Eric, I couldn't agree more. (And I hope I didn't come across as suggesting that these matters are simple ones!)

Marshall said...

Maybe you were already planning on commenting on Joel Marx' Stone column in Sunday NYT. Here is an ethics professor who is using his ethics to guide his commitments, in this case against animal abuse in the food industry. For actual morality, that is moral behavior, you need to find commitment. Commitment can be unconscious, probably necessarily begins below consciousness, but as with our physical intuitions, disciplined speculation can make them more efficient and effective. Commitment is the thing. So where can we find moral speculation joined to commitment?
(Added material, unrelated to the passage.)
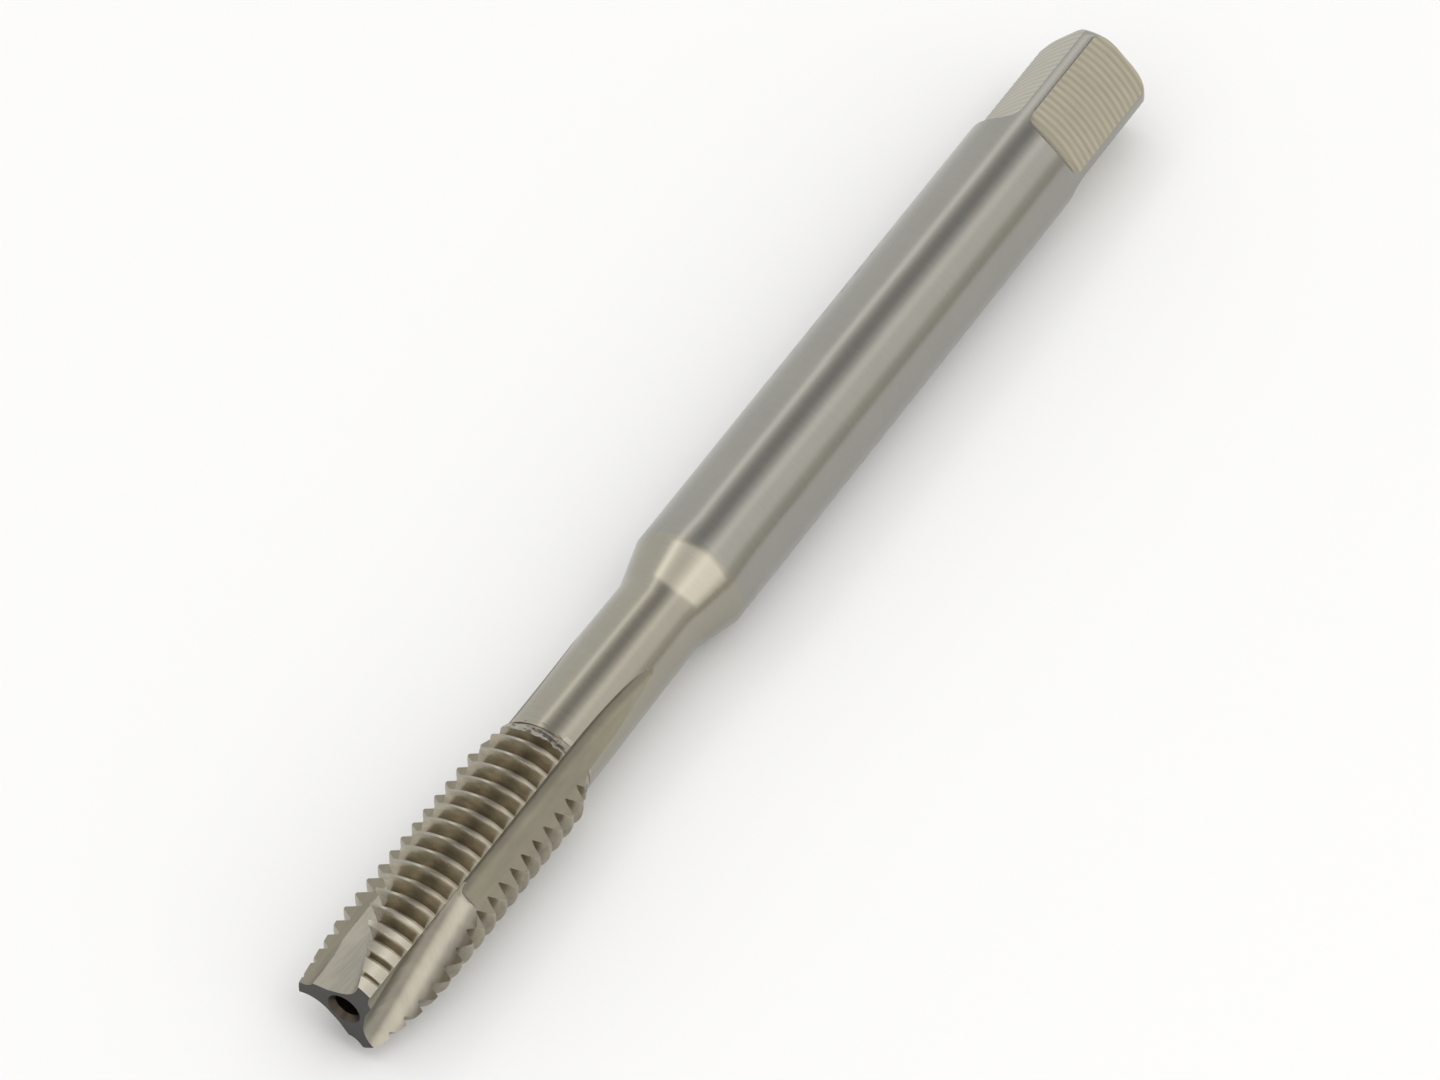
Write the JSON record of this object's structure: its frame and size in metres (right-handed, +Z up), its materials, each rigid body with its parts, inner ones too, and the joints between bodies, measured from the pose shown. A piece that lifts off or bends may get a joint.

....can we not say the Heidegger did indeed provide a plausible background to Nazism? Possibly as an unintended consequence but there you are, not all that's justified is gold. Evil can be perfectly rational. And so we need something in addition to rationalism to be moral actors.

Eric Schwitzgebel said...

Thanks for the comment, Marshall! I've been away travelling and wasn't up to date with the NYT. I'll have to check that article out.

I'm not sure you need commitment for reflection to be valuable. Sometimes it seems like mere attention -- attention to what other neglect -- might be enough.